OK, so now let’s dissect what is considered to be a good article by factors.

  • (navigation is not article related but always have a very easy way for users to find what they want – menus, buttons, and clear navigation)
  • First you have to get the reader’s attention (headlines, subheads, images) since you only have about 4 seconds to grab the visitor’s attention.
  • A clear and precise presentation of the subject matter (most important first, details, conclusion or solution or call to action).
  • Storytelling helps hold your visitor’s attention and keeps them on-page longer. Graphics, diagrams, videos, and other visuals also increase the time spent.
  • Finish strong with what you want them to do next, repeat benefits and solutions

These are very broad factors but they will give beginner writers a good idea of what might be required. If you are absolutely new to writing, I also suggest you get some type of training in both writing and in the specific area of writing content for websites. A great place to get very specific training for a very reasonable cost is Lyndia.com. There are 100’s of great classes on all sorts of writing for websites from Press Releases to sales copy. And there is just a monthly fee of $29.99 and you get the first month free. And can take as many courses as you want, on any subject, so it’s a great solution for beginners.

Anther great website to learn about writing for websites is called Fizzle (fizzle.co). It’s similar to Lyndia but more about websites and copywriting. Hands down they have a very simple and easy to use guide sheet that can help anyone write better articles or any copy for a website. It’s the best quick tool I’ve seen and can help anyone be a better writer. You can download it for free here. They also have courses on just about anything to do websites and like Lyndia they charge a flat monthly fee ($39.99) and you can take as many classes as you want. I have never taken a class but if they are as good as their copy writting guide sheet then you will learn a lot.

There are really three different paths for people just starting out in writing

The first and very common one is to check all the job websites like Indeed.com or Flexjobs.com for traditional writing jobs. But if you are just starting out it’s tough to compete with more experienced writers. So your resume better be pretty darn good. And if you go for the true beginner jobs, the pay is not going to be very impressive. The good news

is it will give you some good experience and you can get some good samples of your work for later down the road. Plus if you work on a team the other members can be great mentors on real world projects.

Another method is through websites that you can setup shop in like Iwriter.com, Fiverr.com, Freelancers.com, Upwork.com, and many others. All of these platforms provide a lot of traffic but the catch 22 is there are a lot of experienced writers to compete within all areas. It takes time and effort to get a few jobs rolling and you really need to specialize or show a deep knowledge in specific areas. And one problem with the big platforms is the race to the lowest price. Trust me, this is not a good marketing method for production work long term. Writers create their product or service and should sell on value rather than price. Live by the price, die by the price.
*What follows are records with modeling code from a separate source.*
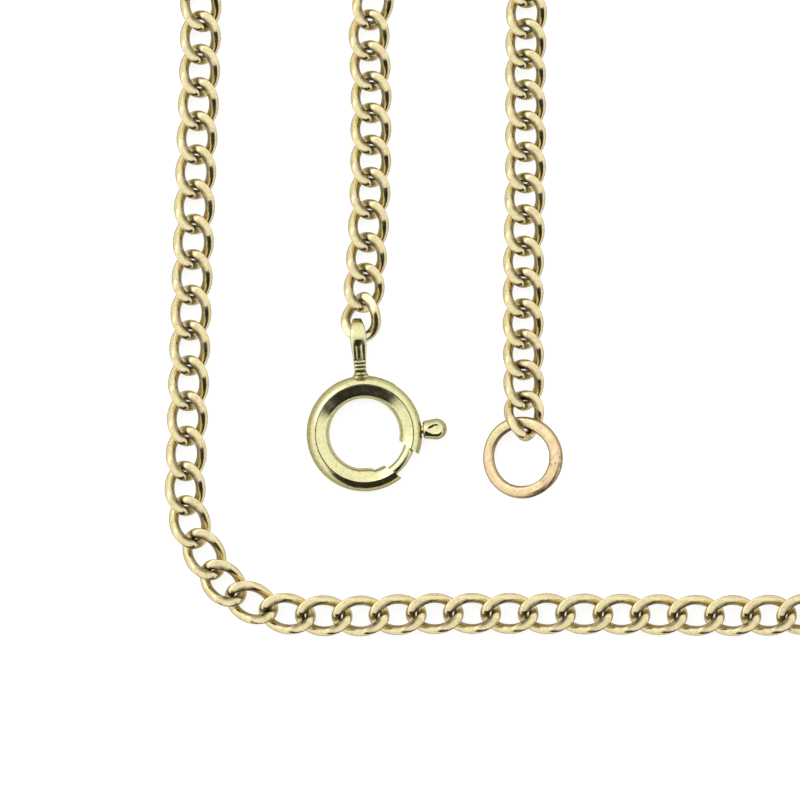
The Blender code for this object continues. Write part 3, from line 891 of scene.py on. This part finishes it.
class CHAIN_OT_eye(bpy.types.Operator):
    """Make the eye's strap and the solder at its foot"""

    bl_idname = "chain.eye"
    bl_label = "Eye and solder"

    def execute(self, context):
        sizes = context.scene.chain_clasp
        centre = clasp_centre()
        low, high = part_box("clasp_eye")
        middle = (low[2] + high[2]) / 2
        place = Matrix.Translation((centre.x, centre.y, middle)) @ Matrix.Rotation(sizes.eye_angle, 4, "Z")
        half = (high[2] - low[2]) / 2
        strap = add_object("eye_strap", self.strap(half))
        strap.data.transform(place)
        hand_over(strap, finish("worn_clasp_gold"), "clasp", "clasp_gold", "clasp_eye")
        foot = add_object("eye_solder", self.solder(sizes, centre.z - middle))
        foot.data.transform(place)
        hand_over(foot, finish("worn_clasp_gold"), "clasp", "clasp_gold")
        return {"FINISHED"}

    def strap(self, half):
        """A flat strap bent round into a standing loop, split by a groove down to its foot."""
        tip, widest, foot = 6.97 * MM, 5.82 * MM, 3.75 * MM
        thick = 0.345 * MM
        mid_half = half - thick / 2
        bend = tip - half
        line = []
        for step in range(BEND_STEPS + 1):
            turn = -math.pi / 2 + math.pi * step / BEND_STEPS
            line.append((bend + mid_half * math.cos(turn), mid_half * math.sin(turn)))
        back = []
        for step in range(1, LEG_STEPS + 1):
            t = step / LEG_STEPS
            along = bend + (foot - bend) * t
            back.append((along, mid_half * (1 - 0.62 * t**1.6)))
        line = [(x, -z) for x, z in reversed(back)] + line + back
        sections = []
        marks = []
        count = len(line)
        for index, (x, z) in enumerate(line):
            x0, z0 = line[max(index - 1, 0)]
            x1, z1 = line[min(index + 1, count - 1)]
            along = Vector((x1 - x0, 0, z1 - z0)).normalized()
            out = Vector((along.z, 0, -along.x))
            if x > widest:
                width = 0.49 * MM * (1 - 0.62 * ((x - widest) / (tip - widest)) ** 2.2)
            else:
                width = (0.49 - 0.17 * ((widest - x) / (widest - foot)) ** 1.3) * MM
            groove = clamp((GROOVE_TOP - x) / (0.35 * MM)) * clamp((x - GROOVE_FOOT) / (0.2 * MM))
            soldered = clamp((SOLDER_TOP - x) / (0.1 * MM))
            ripple = soldered * (0.5 + 0.5 * math.sin(x / (0.035 * MM)))
            spread = 0.05 * MM + 0.08 * max(0.0, GROOVE_TOP - x)
            section = []
            for side in range(STRAP_SIDES):
                turn = 2 * math.pi * side / STRAP_SIDES
                u = math.copysign(abs(math.cos(turn)) ** 0.5, math.cos(turn))
                v = math.copysign(abs(math.sin(turn)) ** 0.6, math.sin(turn))
                deep = groove * 0.22 * MM * math.exp(-((u * width / spread) ** 2)) * (v > 0)
                deep += 0.06 * MM * ripple * (v > 0)
                section.append(Vector((x, 0, z)) + out * (v * thick / 2 - deep) + Vector((0, u * width, 0)))
                # Painted shade: the groove and the ripples over the solder are darkened by how deep they
                # are.
                marks.append(clamp(deep / (0.08 * MM)))
            sections.append(section)
        mesh = loft("eye_strap", sections)
        mark(mesh, "crease", marks)
        return mesh

    def solder(self, sizes, drop):
        """Rippled solder from the neck of the strap, flaring on to the tube."""
        sections = []
        steps = 44
        for step in range(steps + 1):
            t = step / steps
            x = (4.42 - 1.09 * t) * MM
            ripple = 0.035 * MM * math.sin(t * 34) * (1 - 0.6 * t)
            wide = (0.34 + 0.02 * t + 0.32 * t**6) * MM + ripple
            tall = (0.46 - 0.02 * t) * MM + ripple
            lift = drop * t**1.5
            section = []
            for side in range(SOLDER_SIDES):
                turn = 2 * math.pi * side / SOLDER_SIDES
                rough = 0.03 * MM * noise.noise(Vector((x, math.cos(turn) * MM, math.sin(turn) * MM)) * 4000)
                y = (wide + rough) * math.cos(turn)
                z = (tall + rough) * math.sin(turn) + lift
                section.append(Vector((x, y, z)))
            sections.append(section)
        mesh = loft("eye_solder", sections)
        # The whole solder is darkened a little.
        mark(mesh, "crease", [0.35] * len(mesh.vertices))
        return mesh


# --- Jump ring ------------------------------------------------------------------------------------


class CHAIN_OT_jump_ring(bpy.types.Operator):
    """Make the soldered jump ring, worn a little out of round"""

    bl_idname = "chain.jump_ring"
    bl_label = "Jump ring"

    def execute(self, context):
        sizes = context.scene.chain_ring
        points = node_points("jump_ring")
        middle = Vector((points.min(axis=0) + points.max(axis=0)) / 2)
        _, axes = np.linalg.eigh(np.cov((points - points.mean(axis=0)).T))
        up = Vector(axes[:, 0])
        if up.z < 0:
            up = -up
        north = Vector((0, 1, 0))
        east = north.cross(up).normalized()
        place = Matrix((east, up.cross(east), up)).transposed().to_4x4()
        place.translation = middle
        sections, marks, greener = [], [], []
        steps, sides = 180, 32
        seam = math.radians(-60)
        for step in range(steps):
            turn = 2 * math.pi * step / steps
            off = math.remainder(turn - seam, 2 * math.pi)
            flat = min(1.0, 1.5 * math.exp(-((off / 0.26) ** 2)))
            radius = sizes.radius * (1.02 + 0.006 * math.cos(2 * turn + 0.6) + 0.005 * math.cos(3 * turn))
            thinner = 0.085 * math.cos(turn) - 0.02 * math.sin(turn) + 0.02 * math.cos(turn * 5 + 1)
            half = sizes.wire / 2 * (1 + thinner - 0.05 * flat)
            upper_left = math.exp(-((math.remainder(turn - 2.2, 2 * math.pi) / 0.7) ** 2))
            pitted = math.exp(-((math.remainder(turn + 0.07, 2 * math.pi) / 0.16) ** 2))
            section = []
            for side in range(sides):
                around_wire = 2 * math.pi * side / sides
                out = half * math.cos(around_wire)
                rise = half * math.sin(around_wire)
                ceiling = half * (0.74 - 0.25 * flat)
                planed = max(0.0, rise - ceiling)
                rise -= planed * 0.9
                section.append(around(radius, turn, out, rise))
                # Painted shade: the planed seam facet on the outer top side and the inner side at the upper
                # left are darkened; the pits are darkened too.
                shaded_facet = flat * (0.3 < math.sin(around_wire) < 0.98) * (math.cos(around_wire) > -0.2)
                inner = upper_left * (math.cos(around_wire) < -0.6) * (math.sin(around_wire) > -0.2)
                rough = noise.noise(Vector((turn * 9, around_wire * 3, 0.5)))
                pit = 0.9 * pitted * (rough > 0.22)
                marks.append(max(shaded_facet, 0.8 * inner, pit))
                greener.append(upper_left)
            sections.append(section)
        mesh = loft("jump_ring_wire", sections, closed=True)
        mark(mesh, "crease", marks)
        mark(mesh, "tint", greener)
        ring = add_object("jump_ring_wire", mesh)
        ring.data.transform(place)
        hand_over(ring, finish("worn_ring_gold"), "jump_ring", "ring_gold", "jump_ring")
        return {"FINISHED"}


# --- Stage ----------------------------------------------------------------------------------------


class CHAIN_OT_stage(bpy.types.Operator):
    """Make the white table, the white tent, the lamp and the camera"""

    bl_idname = "chain.stage"
    bl_label = "Stage"

    def execute(self, context):
        scene = context.scene
        sizes = scene.chain_stage
        body = bmesh.new()
        bmesh.ops.create_grid(body, x_segments=1, y_segments=1, size=sizes.table / 2)
        mesh = bpy.data.meshes.new("table")
        body.to_mesh(mesh)
        body.free()
        table = add_object("table", mesh)
        table.location = (sizes.view_x, sizes.view_y, CAD_BOX[0][2])
        mesh.materials.append(white_table("white_table", scene.chain_finishes.floor, sizes.glow))
        self.tent(scene, sizes.tent)
        self.lamp(scene, sizes)
        self.camera(scene, sizes)
        scene.view_settings.view_transform = "Standard"
        return {"FINISHED"}

    def tent(self, scene, strength):
        """A white tent, open on the near side, where it is dark, and dimmer towards the horizon."""
        world = bpy.data.worlds.new("tent")
        scene.world = world
        world.use_nodes = True
        works = NodeWorks(world.node_tree)
        ground = world.node_tree.nodes["Background"]
        sky = works.add("ShaderNodeTexCoord").outputs["Generated"]
        look = works.add("ShaderNodeVectorMath", sky, operation="NORMALIZE").outputs[0]
        opening = Vector((0.15, -0.80, 0.58)).normalized()
        near = works.add("ShaderNodeVectorMath", look, tuple(opening), operation="DOT_PRODUCT")
        near = near.outputs["Value"]
        dark = works.ramp(near, math.cos(math.radians(48)), math.cos(math.radians(36)))
        height = works.add("ShaderNodeSeparateXYZ", look).outputs["Z"]
        low = works.ramp(height, 0.75, 0.0, 0.0, 0.3)
        shade = works.math("MAXIMUM", dark, low)
        bright = works.ramp(shade, 0.0, 1.0, strength, 0.03)
        direct = works.add("ShaderNodeLightPath").outputs["Is Camera Ray"]
        seen = works.add("ShaderNodeMix", data_type="FLOAT")
        works.feed(seen, 0, direct)
        works.feed(seen, 2, bright)
        works.feed(seen, 3, 1.0)
        works.feed(ground, "Color", (1, 1, 1, 1))
        works.feed(ground, "Strength", seen.outputs[0])

    def lamp(self, scene, sizes):
        light = bpy.data.lights.new("soft_lamp", "AREA")
        light.energy = sizes.lamp
        light.size = 0.3
        lamp = bpy.data.objects.new("soft_lamp", light)
        scene.collection.objects.link(lamp)
        lamp.location = (sizes.view_x - 0.25, sizes.view_y + 0.2, 0.4)
        aim = Vector((sizes.view_x, sizes.view_y, 0)) - lamp.location
        lamp.rotation_euler = aim.to_track_quat("-Z", "Y").to_euler()

    def camera(self, scene, sizes):
        lens = bpy.data.cameras.new("camera")
        lens.sensor_width = 36
        lens.lens = lens.sensor_width * sizes.camera_height / sizes.view_width
        lens.clip_start = 0.01
        camera = bpy.data.objects.new("camera", lens)
        scene.collection.objects.link(camera)
        camera.location = (sizes.view_x, sizes.view_y, sizes.camera_height)
        scene.camera = camera


class CHAIN_PT_panel(bpy.types.Panel):
    """Lists the pieces that can be made"""

    bl_label = "Watch Chain"
    bl_idname = "CHAIN_PT_panel"
    bl_space_type = "VIEW_3D"
    bl_region_type = "UI"
    bl_category = "Chain"

    def draw(self, context):
        for operator in OPERATORS:
            self.layout.operator(operator.bl_idname)


OPERATORS = (
    CHAIN_OT_open_links,
    CHAIN_OT_loop_links,
    CHAIN_OT_bolt_ring,
    CHAIN_OT_tongue,
    CHAIN_OT_return_spring,
    CHAIN_OT_eye,
    CHAIN_OT_jump_ring,
    CHAIN_OT_stage,
)
GROUPS = {
    "chain_links": LinkSizes,
    "chain_clasp": ClaspSizes,
    "chain_ring": RingSizes,
    "chain_finishes": Finishes,
    "chain_stage": StageSizes,
}


def register():
    for group in GROUPS.values():
        bpy.utils.register_class(group)
    for name, group in GROUPS.items():
        setattr(bpy.types.Scene, name, PointerProperty(type=group))
    for operator in OPERATORS:
        bpy.utils.register_class(operator)
    bpy.utils.register_class(CHAIN_PT_panel)


def unregister():
    bpy.utils.unregister_class(CHAIN_PT_panel)
    for operator in reversed(OPERATORS):
        bpy.utils.unregister_class(operator)
    for name, group in GROUPS.items():
        delattr(bpy.types.Scene, name)
        bpy.utils.unregister_class(group)


def main():
    register()
    bpy.ops.chain.open_links()
    bpy.ops.chain.loop_links()
    bpy.ops.chain.bolt_ring()
    bpy.ops.chain.tongue()
    bpy.ops.chain.return_spring()
    bpy.ops.chain.eye()
    bpy.ops.chain.jump_ring()
    bpy.ops.chain.stage()


if __name__ == "__main__":
    main()
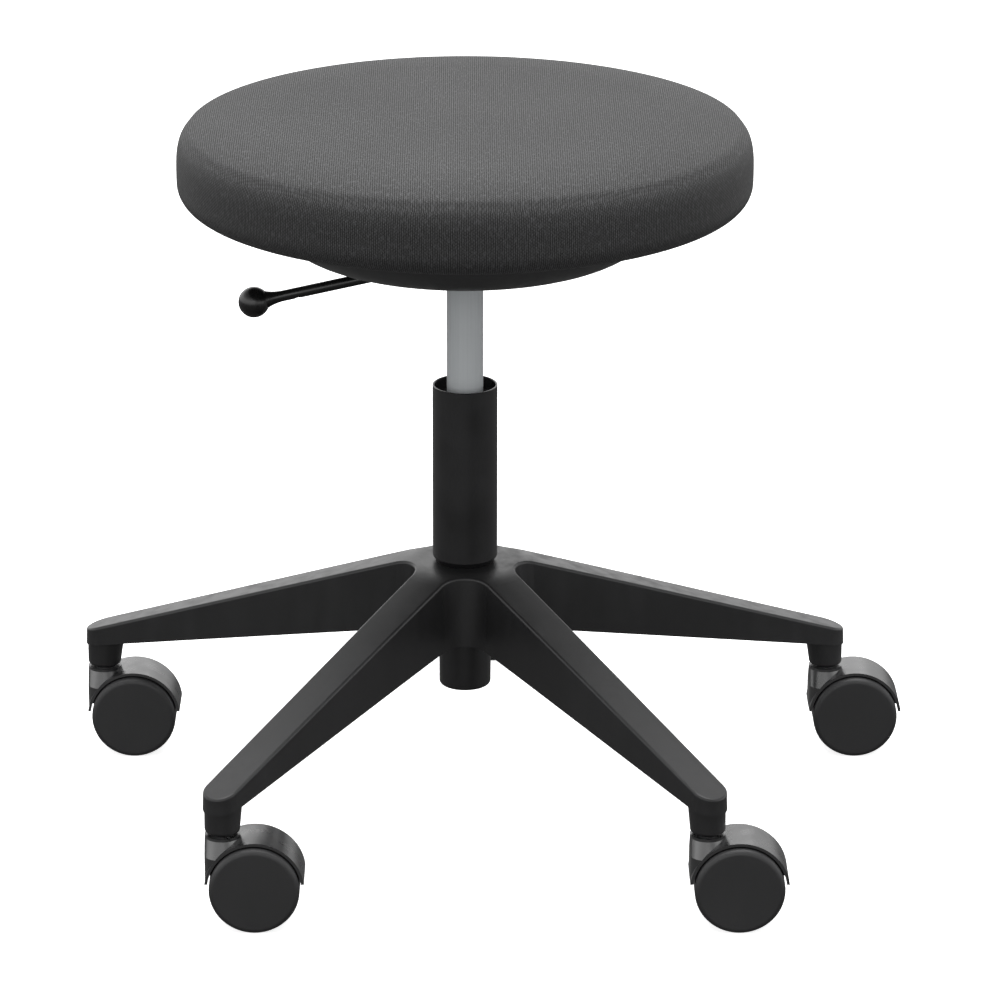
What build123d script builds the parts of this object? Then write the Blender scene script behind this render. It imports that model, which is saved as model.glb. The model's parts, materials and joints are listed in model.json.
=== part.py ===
from build123d import *
from math import acos, atan, cos, radians, sin, tan
import os

# Adjustable swivel stool. Millimetres, +Z up, origin on the column axis at floor level.
# The lever points to -X. The casters all trail to +X.

# ---- overall sizes ------------------------------------------------------------------------
SEAT_HEIGHT = 551.2
SEAT_R = 217.6
STEM_CIRCLE_R = 304.0
WHEEL_R = 33.5
TUBE_R = 25.0
CYLINDER_R = 14.0

# ---- fits ---------------------------------------------------------------------------------
RUNNING_FIT = 0.06
SOCKET_CLEARANCE = 0.05

# ---- casters ------------------------------------------------------------------------------
CASTER_TRAIL = 23.6
WHEEL_OUTER_Y = 24.0
WHEEL_EDGE = 4.0
WHEEL_INNER_EDGE = 0.8
WHEEL_RIM = 5.0
WHEEL_FACE = 3.0
WHEEL_HUB_R = 7.5
WEB_THICKNESS = 4.4
WEB_GAP = 0.8
WEB_BOSS_R = 11.0
HOOD_GAP = 1.2
HOOD_WALL = 2.2
HOOD_HALF_WIDTH = 19.0
HOOD_END_RISE = 4.2
POST_GAP = 1.5
POST_STRAIGHT = 2.0
POST_FLARE = 12.0
POST_CORNER_R = 11.0
POST_ROUND_SLACK = 0.05
AXLE_R = 3.0
AXLE_LENGTH = 41.0

# ---- stem sockets and stems ---------------------------------------------------------------
BOSS_OVER_WHEEL = 5.5
BOSS_R = 13.15
BOSS_EDGE_R = 3.0
BOSS_LEAN = 3.5
STEM_R = 5.5
STEM_LENGTH = 23.5
STEM_TOP_GAP = 1.0
STEM_FLANGE_R = 7.5
STEM_FLANGE_THICKNESS = 1.1
STEM_JOURNAL_R = 4.0
STEM_JOURNAL_LENGTH = 10.0
GRIP_RING_RISE = 15.5
GRIP_RING_WIDTH = 2.0
GRIP_RING_PROUD = 0.5
STEM_GROOVE_DEPTH = 0.6
BOSS_BOTTOM_Z = 2 * WHEEL_R + BOSS_OVER_WHEEL
STEM_TOP_Z = BOSS_BOTTOM_Z + STEM_LENGTH
GRIP_RING_Z = BOSS_BOTTOM_Z + GRIP_RING_RISE
GRIP_RING_R = STEM_R + GRIP_RING_PROUD

# ---- base ---------------------------------------------------------------------------------
ARM_COUNT = 5
FIRST_ARM_DEG = 18.0
HUB_FLAT_R = 45.0
HUB_RISE = 123.0
HUB_HEIGHT = 56.2
TIP_RISE = 30.0
TIP_DEPTH = 10.1
ARM_ROOT_HALF_WIDTH = 20.0
ARM_TIP_R = 14.3
ARM_DRAFT_DEG = 1.8
CROTCH_R = 18.4
CROWN_BLEND_R = 60.0
UPRIGHT = 0.5
ARM_EDGE_R = 2.0
ARM_SKIN = 4.0
RIB_THICKNESS = 2.5
RIB_COUNT = 5
HUB_WALL = 6.4
HUB_TOP_Z = BOSS_BOTTOM_Z + HUB_RISE
HUB_BOTTOM_Z = HUB_TOP_Z - HUB_HEIGHT
TIP_TOP_Z = BOSS_BOTTOM_Z + TIP_RISE
TIP_BOTTOM_Z = TIP_TOP_Z - TIP_DEPTH
ARM_PLAN_Z = TIP_BOTTOM_Z - ARM_SKIN
ARM_REACH = STEM_CIRCLE_R + ARM_TIP_R
CROWN_R = ARM_REACH + 2 * ARM_TIP_R

# ---- stand tube ---------------------------------------------------------------------------
TUBE_WALL = 1.5
TUBE_RISE = 143.0
TUBE_RIM_CHAMFER = 0.4
SHOULDER_SINK = 2.5
SHOULDER_HEIGHT = 7.0
TAPER_LENGTH = 100.0
TAPER_TOP_R = 20.6
TAPER_BOTTOM_R = 20.0
TAPER_WALL = 2.0
TUBE_LIP_WIDTH = 6.0
TUBE_LIP_THICKNESS = 2.5
TUBE_END_ROUND = 2.4
BUSH_LENGTH = 100.0
BUSH_RECESS = 10.0
BUSH_LEAD = 1.2
TUBE_TOP_Z = HUB_TOP_Z + TUBE_RISE
SHOULDER_BOTTOM_Z = HUB_TOP_Z - SHOULDER_SINK
SHOULDER_TOP_Z = SHOULDER_BOTTOM_Z + SHOULDER_HEIGHT
TUBE_BOTTOM_Z = SHOULDER_BOTTOM_Z - TAPER_LENGTH
TUBE_LIP_R = TAPER_BOTTOM_R - TUBE_LIP_WIDTH
HUB_BARREL_R = TAPER_TOP_R + HUB_WALL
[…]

And last but not least, and a path that I highly suggest (and it can work well on the large platform websites too) is to create your own website(s) and Web 2.0 sites as samples of your writing. This allows you to show your work, have a great marketing method by offering your services on these sites to visitors, and if you do it right, make a few extra bucks. You can stick to the Web 2.0 websites if you don’t want to mess with domains, web design, and all the related technical stuff or you can find a web designer and trade services. These sites can be a great way to show your skill, diversity, and effectiveness of your writing to any potential client. If you create a website or Web 2.0 property that gets a lot of traction it will be a win-win situation.

Regardless of which path you choose, or even a combination of several, a good writer can always find a job or customers if a Freelancer. I’ve met a lot of good writers that never knew they were writers until they gave it a shot. Of course that first novel can be a challenge but you can make a pretty good living writing for websites while you work on it.